If American higher education is going to continue to aspire to excellence, its institutions need to address and reverse the growing reliance on adjuncts as teachers. Not only is this exploitative of the adjuncts (to say nothing of the students), but it reduces our colleges and universities to factories, effectively excluding academic freedom and removing research components from teaching responsibilities. Two of the three aspects of a professor’s job, teaching, scholarship and service, are eliminated, for adjuncts are expected to do nothing but complete classroom activities.
Though reliance on adjuncts has risen primarily because it is a cheap alternative to tenured and tenure-track faculty, it also fits into the corporate top-down models of governance, models of efficiency that see shared governance as a waste of time and energy. To date, college and university administrations have been given little incentive to move in another direction. To them, use of adjuncts provides a situation where they not only save money but they get rid of pesky faculty involvement in what they see as exclusively their own responsibilities. They are not going to make a change unless countering incentives, or new oversight structures, are offered.
It’s nice to see that the plight of adjuncts is finally getting play in American media. The New York Times, for example, ran an editorial today that ends:
the new college campus, rife with adjuncts and administrators, does not seem geared to fulfill what is, after all, the major mission of universities: educating students.
But the editorial, like most all of the other hand-wringing about the situation, offers no remedy.
The first thing we have to do is start advocating more forcefully for real shared governance, for a substantive presence on boards of trustees of faculty, students and parents, the people most directly invested in the education an institution provides (and not simply in the institution itself). Unions, faculty organizations, student organizations and parents need to band together to demand a voice in decision-making at the highest levels of our colleges and universities–something that has eroded over the past 50 years. Together, they have the economic power to insist upon returning to it. Rather than emphasizing their differences, they need to present themselves as a single constituency though one with disparate parts.
At the same time, seats on boards should be restricted to people with actual experience with institutions of higher education as more than just students. Ability to raise money should not be seen as sufficient.

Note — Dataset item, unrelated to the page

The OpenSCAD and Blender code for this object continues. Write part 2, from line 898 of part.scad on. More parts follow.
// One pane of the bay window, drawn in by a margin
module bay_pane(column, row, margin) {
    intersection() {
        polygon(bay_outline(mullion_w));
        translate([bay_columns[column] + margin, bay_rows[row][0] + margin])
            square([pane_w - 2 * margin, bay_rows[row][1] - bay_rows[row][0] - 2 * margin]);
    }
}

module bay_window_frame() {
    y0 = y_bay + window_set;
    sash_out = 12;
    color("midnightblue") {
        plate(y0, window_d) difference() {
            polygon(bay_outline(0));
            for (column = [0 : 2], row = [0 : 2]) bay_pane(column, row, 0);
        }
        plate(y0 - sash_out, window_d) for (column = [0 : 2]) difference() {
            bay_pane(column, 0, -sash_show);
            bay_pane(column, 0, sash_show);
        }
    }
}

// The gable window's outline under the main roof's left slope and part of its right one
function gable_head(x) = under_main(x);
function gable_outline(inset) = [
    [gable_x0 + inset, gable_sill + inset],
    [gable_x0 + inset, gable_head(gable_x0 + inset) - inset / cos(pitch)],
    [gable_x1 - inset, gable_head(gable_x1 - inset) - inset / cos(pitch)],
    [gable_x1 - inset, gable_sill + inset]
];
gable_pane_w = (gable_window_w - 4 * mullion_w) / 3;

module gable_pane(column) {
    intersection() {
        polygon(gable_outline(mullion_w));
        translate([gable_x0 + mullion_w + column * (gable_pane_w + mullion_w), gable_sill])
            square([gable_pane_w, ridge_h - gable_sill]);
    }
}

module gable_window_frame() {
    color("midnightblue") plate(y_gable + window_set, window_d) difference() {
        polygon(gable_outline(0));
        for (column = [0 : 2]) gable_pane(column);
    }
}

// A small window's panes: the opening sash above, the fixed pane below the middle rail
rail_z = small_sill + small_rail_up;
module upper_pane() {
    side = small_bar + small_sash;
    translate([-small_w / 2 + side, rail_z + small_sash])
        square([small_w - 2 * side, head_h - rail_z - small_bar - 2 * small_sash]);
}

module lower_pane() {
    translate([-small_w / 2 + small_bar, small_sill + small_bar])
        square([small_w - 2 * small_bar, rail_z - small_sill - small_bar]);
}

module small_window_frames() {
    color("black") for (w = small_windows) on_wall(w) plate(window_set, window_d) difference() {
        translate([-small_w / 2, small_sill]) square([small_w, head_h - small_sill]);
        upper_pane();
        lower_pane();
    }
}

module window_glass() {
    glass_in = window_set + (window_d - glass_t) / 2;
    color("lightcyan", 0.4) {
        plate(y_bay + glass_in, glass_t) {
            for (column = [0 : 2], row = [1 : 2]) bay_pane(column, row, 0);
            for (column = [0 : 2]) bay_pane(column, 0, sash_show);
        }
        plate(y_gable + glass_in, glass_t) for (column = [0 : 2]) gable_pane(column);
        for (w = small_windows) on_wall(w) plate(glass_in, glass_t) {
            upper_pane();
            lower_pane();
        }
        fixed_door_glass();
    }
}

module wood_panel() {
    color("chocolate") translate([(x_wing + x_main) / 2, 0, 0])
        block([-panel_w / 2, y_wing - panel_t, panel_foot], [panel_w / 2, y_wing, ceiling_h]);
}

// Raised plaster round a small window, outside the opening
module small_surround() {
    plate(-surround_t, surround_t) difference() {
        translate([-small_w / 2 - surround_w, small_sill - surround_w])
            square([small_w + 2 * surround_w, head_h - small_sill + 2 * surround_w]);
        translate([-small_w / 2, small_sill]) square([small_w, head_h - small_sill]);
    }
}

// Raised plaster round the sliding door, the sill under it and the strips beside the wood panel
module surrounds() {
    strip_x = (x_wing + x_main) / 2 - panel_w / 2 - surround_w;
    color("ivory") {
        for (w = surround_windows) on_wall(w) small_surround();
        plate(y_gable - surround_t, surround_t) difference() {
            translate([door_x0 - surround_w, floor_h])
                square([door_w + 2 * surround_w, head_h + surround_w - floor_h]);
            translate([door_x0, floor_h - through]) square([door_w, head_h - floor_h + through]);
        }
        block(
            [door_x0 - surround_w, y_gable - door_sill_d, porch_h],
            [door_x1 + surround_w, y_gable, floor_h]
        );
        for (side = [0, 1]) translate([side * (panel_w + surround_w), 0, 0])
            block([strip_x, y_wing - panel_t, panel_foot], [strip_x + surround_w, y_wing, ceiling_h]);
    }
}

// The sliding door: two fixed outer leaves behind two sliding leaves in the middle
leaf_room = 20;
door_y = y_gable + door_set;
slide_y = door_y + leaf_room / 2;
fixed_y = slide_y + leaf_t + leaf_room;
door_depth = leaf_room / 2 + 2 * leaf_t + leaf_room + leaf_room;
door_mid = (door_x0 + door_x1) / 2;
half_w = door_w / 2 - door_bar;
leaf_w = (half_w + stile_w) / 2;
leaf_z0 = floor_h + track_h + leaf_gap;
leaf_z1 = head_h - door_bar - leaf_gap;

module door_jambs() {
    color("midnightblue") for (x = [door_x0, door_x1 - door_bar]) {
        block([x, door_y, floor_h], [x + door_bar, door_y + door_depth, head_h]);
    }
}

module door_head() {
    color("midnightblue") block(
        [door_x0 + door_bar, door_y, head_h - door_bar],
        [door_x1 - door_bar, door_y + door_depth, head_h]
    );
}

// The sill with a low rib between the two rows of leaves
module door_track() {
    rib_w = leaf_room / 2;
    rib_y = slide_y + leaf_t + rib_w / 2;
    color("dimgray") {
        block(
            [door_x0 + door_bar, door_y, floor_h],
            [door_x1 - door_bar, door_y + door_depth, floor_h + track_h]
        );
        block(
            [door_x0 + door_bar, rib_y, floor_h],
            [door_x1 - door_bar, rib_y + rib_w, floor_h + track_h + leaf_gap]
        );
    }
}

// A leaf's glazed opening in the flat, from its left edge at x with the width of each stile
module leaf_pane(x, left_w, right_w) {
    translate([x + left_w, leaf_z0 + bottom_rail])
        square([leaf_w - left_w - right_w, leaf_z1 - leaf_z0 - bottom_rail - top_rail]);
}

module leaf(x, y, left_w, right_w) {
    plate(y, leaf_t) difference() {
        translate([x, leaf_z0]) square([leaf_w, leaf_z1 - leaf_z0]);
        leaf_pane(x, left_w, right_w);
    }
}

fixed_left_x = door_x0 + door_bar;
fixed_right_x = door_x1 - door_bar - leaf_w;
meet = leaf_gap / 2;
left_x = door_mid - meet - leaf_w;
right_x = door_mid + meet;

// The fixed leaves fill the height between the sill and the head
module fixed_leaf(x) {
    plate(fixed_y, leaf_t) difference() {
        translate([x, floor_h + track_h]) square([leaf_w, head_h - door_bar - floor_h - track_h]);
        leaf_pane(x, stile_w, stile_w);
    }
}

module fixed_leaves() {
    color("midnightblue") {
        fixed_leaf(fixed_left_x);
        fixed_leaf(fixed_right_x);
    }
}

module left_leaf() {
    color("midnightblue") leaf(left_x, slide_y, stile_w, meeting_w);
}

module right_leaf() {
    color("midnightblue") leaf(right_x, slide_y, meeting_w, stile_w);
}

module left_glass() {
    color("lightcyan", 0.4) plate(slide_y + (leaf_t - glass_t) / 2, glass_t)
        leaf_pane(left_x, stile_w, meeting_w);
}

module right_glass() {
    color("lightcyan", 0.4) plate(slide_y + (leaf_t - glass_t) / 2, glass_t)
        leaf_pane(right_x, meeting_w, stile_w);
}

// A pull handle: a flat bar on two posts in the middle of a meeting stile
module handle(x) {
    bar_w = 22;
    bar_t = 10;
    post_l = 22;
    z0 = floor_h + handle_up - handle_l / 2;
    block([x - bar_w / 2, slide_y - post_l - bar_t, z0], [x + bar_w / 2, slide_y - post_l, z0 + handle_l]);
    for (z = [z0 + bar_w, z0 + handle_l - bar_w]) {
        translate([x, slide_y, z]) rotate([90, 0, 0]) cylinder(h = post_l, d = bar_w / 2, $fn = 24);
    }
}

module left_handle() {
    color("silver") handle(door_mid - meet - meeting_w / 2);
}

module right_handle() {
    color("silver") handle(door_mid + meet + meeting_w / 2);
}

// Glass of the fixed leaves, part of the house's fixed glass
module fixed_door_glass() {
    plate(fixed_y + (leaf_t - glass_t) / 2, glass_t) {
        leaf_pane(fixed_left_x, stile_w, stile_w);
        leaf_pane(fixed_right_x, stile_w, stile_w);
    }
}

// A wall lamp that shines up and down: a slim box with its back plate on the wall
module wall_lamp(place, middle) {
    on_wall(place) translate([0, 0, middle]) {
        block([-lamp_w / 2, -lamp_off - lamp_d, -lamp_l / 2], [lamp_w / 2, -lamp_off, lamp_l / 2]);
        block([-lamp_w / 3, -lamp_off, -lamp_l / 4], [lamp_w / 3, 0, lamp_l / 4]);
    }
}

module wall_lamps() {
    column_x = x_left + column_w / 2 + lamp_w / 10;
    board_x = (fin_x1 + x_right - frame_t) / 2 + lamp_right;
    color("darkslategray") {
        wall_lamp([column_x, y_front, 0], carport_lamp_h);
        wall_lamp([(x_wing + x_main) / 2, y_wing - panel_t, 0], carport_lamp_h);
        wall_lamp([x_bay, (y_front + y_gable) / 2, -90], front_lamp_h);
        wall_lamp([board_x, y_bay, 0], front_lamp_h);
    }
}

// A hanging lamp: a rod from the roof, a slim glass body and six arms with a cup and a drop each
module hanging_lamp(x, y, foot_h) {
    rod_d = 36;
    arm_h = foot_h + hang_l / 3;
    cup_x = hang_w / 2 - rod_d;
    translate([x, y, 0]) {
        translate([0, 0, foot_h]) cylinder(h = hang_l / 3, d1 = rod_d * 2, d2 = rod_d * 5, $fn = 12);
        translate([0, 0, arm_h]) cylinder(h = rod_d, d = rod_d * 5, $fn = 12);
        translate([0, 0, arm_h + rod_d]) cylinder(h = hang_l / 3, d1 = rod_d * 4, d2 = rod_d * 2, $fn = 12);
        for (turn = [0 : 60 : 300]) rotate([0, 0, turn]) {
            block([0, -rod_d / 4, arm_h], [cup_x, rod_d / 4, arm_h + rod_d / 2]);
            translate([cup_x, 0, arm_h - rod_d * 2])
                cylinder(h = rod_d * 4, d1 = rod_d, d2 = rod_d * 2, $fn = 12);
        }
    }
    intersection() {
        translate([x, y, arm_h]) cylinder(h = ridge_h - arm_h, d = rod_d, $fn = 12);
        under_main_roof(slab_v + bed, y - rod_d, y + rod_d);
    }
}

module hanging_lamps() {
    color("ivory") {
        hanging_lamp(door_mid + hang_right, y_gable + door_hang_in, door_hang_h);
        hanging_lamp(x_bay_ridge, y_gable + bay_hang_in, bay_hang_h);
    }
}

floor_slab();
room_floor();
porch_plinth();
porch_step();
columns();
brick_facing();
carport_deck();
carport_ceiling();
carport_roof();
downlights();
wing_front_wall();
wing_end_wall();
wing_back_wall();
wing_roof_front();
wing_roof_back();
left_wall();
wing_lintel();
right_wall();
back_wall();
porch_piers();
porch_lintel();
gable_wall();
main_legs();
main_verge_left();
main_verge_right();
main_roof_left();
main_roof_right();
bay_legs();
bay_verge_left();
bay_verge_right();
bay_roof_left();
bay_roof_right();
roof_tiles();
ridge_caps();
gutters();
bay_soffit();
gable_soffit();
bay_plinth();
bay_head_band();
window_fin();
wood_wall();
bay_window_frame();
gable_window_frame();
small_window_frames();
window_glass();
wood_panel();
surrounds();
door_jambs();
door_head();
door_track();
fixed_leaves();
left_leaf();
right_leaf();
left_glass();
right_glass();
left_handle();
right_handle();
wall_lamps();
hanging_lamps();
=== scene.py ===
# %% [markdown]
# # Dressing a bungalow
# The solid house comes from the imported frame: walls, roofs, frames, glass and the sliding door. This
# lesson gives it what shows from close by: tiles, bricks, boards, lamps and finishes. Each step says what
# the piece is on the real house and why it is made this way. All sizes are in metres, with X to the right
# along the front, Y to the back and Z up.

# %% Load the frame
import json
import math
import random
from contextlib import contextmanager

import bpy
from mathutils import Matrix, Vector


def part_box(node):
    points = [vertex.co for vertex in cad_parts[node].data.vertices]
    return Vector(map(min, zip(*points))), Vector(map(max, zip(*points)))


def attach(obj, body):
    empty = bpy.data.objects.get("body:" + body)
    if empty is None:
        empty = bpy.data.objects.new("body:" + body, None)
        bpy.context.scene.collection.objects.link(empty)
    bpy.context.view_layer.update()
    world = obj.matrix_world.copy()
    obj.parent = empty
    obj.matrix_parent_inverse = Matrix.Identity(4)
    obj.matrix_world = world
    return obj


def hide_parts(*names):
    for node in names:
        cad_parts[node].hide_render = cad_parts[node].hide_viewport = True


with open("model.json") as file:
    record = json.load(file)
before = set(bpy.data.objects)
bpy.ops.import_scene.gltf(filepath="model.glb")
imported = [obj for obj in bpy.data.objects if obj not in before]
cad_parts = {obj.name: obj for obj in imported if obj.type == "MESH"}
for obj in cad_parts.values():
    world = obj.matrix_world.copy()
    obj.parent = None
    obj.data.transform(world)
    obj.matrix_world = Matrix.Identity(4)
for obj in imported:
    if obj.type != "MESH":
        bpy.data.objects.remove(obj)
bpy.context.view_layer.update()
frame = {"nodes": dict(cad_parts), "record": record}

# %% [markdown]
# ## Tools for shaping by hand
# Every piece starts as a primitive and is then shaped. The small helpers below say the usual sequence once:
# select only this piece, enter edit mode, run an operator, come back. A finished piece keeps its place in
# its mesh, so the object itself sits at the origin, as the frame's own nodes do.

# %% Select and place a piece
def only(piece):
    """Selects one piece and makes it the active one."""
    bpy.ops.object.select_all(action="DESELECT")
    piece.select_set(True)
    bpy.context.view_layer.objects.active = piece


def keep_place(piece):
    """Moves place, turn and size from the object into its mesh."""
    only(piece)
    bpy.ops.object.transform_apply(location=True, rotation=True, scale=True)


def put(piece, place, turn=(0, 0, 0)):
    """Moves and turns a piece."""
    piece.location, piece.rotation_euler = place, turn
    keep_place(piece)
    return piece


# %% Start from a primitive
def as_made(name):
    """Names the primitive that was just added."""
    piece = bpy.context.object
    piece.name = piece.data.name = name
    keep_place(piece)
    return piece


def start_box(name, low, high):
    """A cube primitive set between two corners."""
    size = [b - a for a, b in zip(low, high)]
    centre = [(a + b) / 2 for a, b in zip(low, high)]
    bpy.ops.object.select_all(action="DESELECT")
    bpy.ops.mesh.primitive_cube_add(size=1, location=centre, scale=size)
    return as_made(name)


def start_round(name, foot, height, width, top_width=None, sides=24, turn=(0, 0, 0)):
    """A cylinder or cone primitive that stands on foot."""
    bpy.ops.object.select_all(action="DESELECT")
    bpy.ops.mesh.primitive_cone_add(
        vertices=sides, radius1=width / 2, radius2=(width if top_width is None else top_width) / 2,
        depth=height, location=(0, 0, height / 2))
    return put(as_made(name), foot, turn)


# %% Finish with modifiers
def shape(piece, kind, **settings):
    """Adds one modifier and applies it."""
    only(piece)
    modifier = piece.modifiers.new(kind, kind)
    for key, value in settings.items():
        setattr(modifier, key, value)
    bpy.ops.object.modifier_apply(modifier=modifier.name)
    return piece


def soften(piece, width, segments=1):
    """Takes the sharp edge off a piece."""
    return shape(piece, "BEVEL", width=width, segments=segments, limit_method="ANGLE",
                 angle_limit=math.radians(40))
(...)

Second, we need to lobby our legislatures to restore funding of public institutions to the levels of half-a-century ago.
Third, we need to develop pathways to full-time, tenure-track employment for qualified adjuncts within the institutions currently employing them. The problem with adjuncts is not the quality of their teaching but the fact that they are constricted in their teaching and are over-burdened through lack of support.
In order for this to happen, all of the affected parties need to buy in. Students need to understand that they are being cheated when taught by so-called “professors” who are not given the privileges and support one assumes professors to have (adjuncts are aware of this conflation and are beginning to rebel against it). Parents need to see that they are paying for cut-rate instruction, that the “name” professors paraded before them will rarely grace their children’s classrooms. Tenured and tenure-track instructors need to understand that the growing reliance on adjuncts is a threat to them, too. Their influence dwindles each time an adjunct is hired to teach a course. The adjuncts themselves, of course, are already well aware of the burdens imposed upon them.
Right now, I know of no organization that is trying to organize all four of these groups in order to address this issue. Until one appears, all of the hand-wringing in the world will do nothing to change things.
Perhaps the AAUP can work to establish one.
I’m in agreement with most of these points, with one exception. I don’t think that parents of students are proper stakeholders for the Boards of colleges, any more than large financial donors are. Note: I say this as a parent of a soon-to-be-college student, not just as a college professor. Parents deserve honest information from colleges (especially when helping students decide where to apply and where to enroll), but that does not mean that they should be directing what the college should be doing. I know far too many parents who believe that they are purchasing a job credential for their children, and that the money they spend entitles their kids to good grades and a guaranteed high-paying job. Unfortunately, those are the sorts of parents most likely to seek positions on the Boards of colleges.